The delivery charge is a flat rate, regardless of the area or time of order; and Kovar insists it’s fair. “It’s a flat rate at any time. Other apps will increase the charge if you change the hour or distance. Our model is very simple - it’s the same wherever you are. We also pay our drivers a lot more than that per hour - we make money through our margins versus the delivery fee,” he states.
The Bevy app, meanwhile, is constantly evolving, Kovar reports. “It’s very different to when we launched two years ago,” he says. The GPS and tracking ability has improved along with the functionality and speed of processing.
“As simple as it may appear, there’s been 70 different integrations to get something simple and clean and that operates efficiently, which is key since you are dealing with impatient people at night,” Kovar says.
When users sign in, unlike for Uber, their building number is also required. This creates a few layers of friction but Bevy works to make the user experience as easy as possible and is winning customers through word of mouth, Kovar reports.
New delivery technologies such as drones are on the radar but it’s still early days, Kovar insists. “It’s fun to think about concepts like drones for getting products from A to B and perhaps one day we will not be looking at scooters and do something else. We’ve not done any trials but we will be keeping an eye on the space and the future of on-demand delivery.”

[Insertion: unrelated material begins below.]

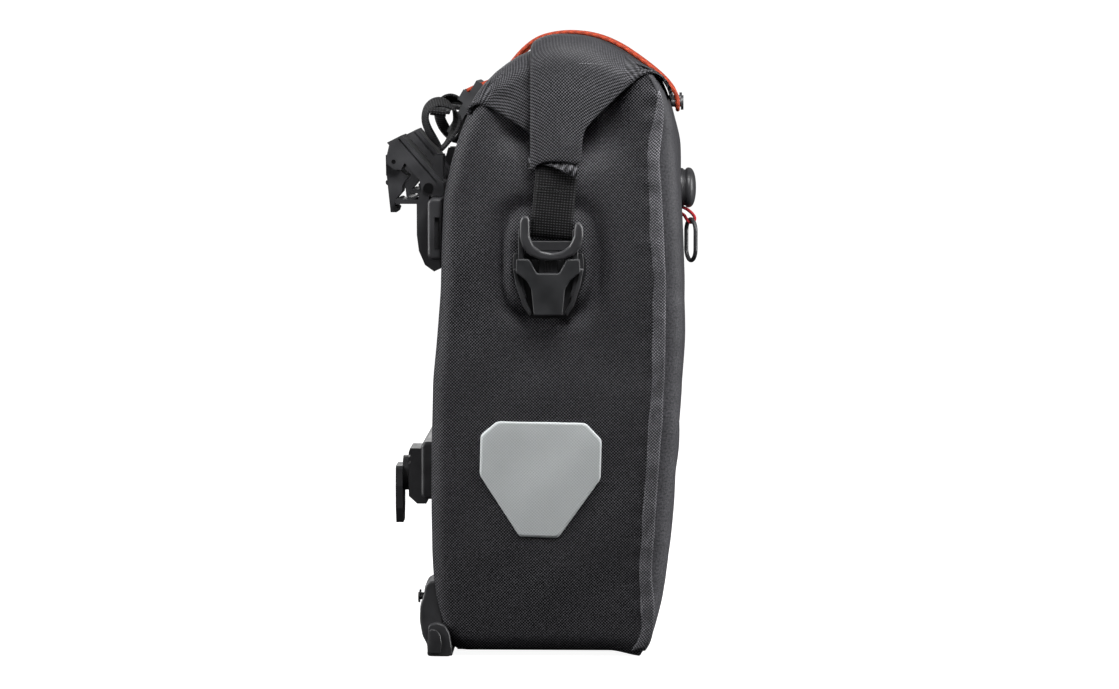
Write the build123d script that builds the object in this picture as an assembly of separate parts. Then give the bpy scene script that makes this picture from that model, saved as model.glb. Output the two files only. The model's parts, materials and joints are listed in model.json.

Other product categories have also been considered such as chilled food but for now the focus is firmly on alcohol. “We will get distracted if we push items that are too different to beverages, granted that there are pairings that work well and they are all under consideration at any point,” Kovar says.
Right now though, the focus is firmly on expanding Bevy’s current market in London, although Kovar believes Bevy would do well in other cities and metropolitan areas.
“We really want to saturate the current market, especially given the amount of business we know is here,” he smiles.